Andy: What was the hardest part of writing Surviving Paradise?

Peter:Organization. I think of writing as a giant exercise in organization which is best suited for those with a neurotic distaste for chaos and clutter.  I have to tell a story while simultaneously inserting various short essays about life in the Marshall Islands.  Certain scenes can’t happen until certain essays have appeared, but the essay can’t be inserted unless it fits into the narrative at that point. All of these cross-cutting considerations make the task unspeakably tedious, but getting it right is hugely satisfying. If I’ve done my job right, then the reader won’t notice any of this.

Also, the beginning of the book was incredibly difficult ot write. I think I went through six rewrites of the prologue (not just six revisions, but six entirely different concepts for what the prologue would be) before I found one that I was vaguely satisfied with. The first two or three were so bad tht I won’t even tell you what they were.

Andy: How have you found your first foray into publishing?

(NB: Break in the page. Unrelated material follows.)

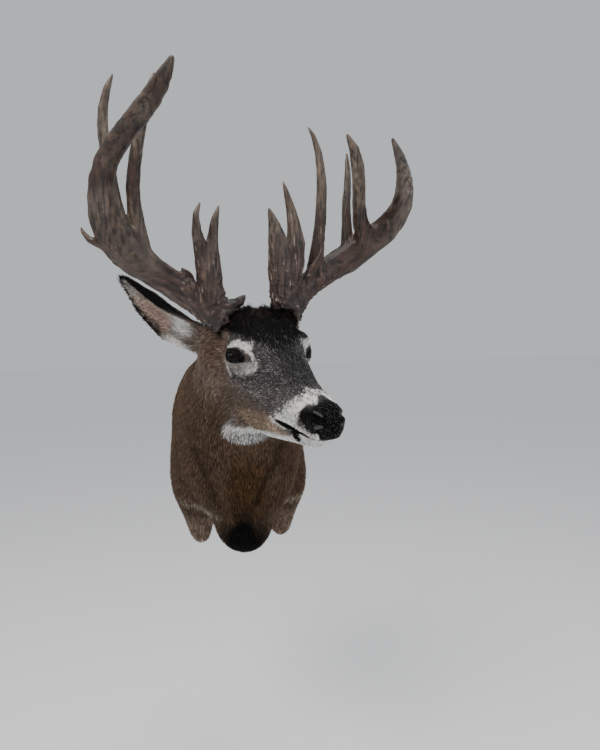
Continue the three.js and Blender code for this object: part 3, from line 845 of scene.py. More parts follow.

Peter: You remember when we met another writer for coffee, just a few weeks before my pub date. We were talking about publication, and he said, “Get ready for the biggest disappointment of your life. This–sitting around, yacking it up about the book–this might be as good as it gets.” And I told him, “If this is as good as it gets, I’m not disappointed.” I never thought I’d be published, so even the worst publication experience will exceed my expectations. Even a poorly selling book reaches thousands of people, which is amazing when you think about it. Also, pretty soon (any day now), I’m sure I’ll be able to buy fast, shiny cars.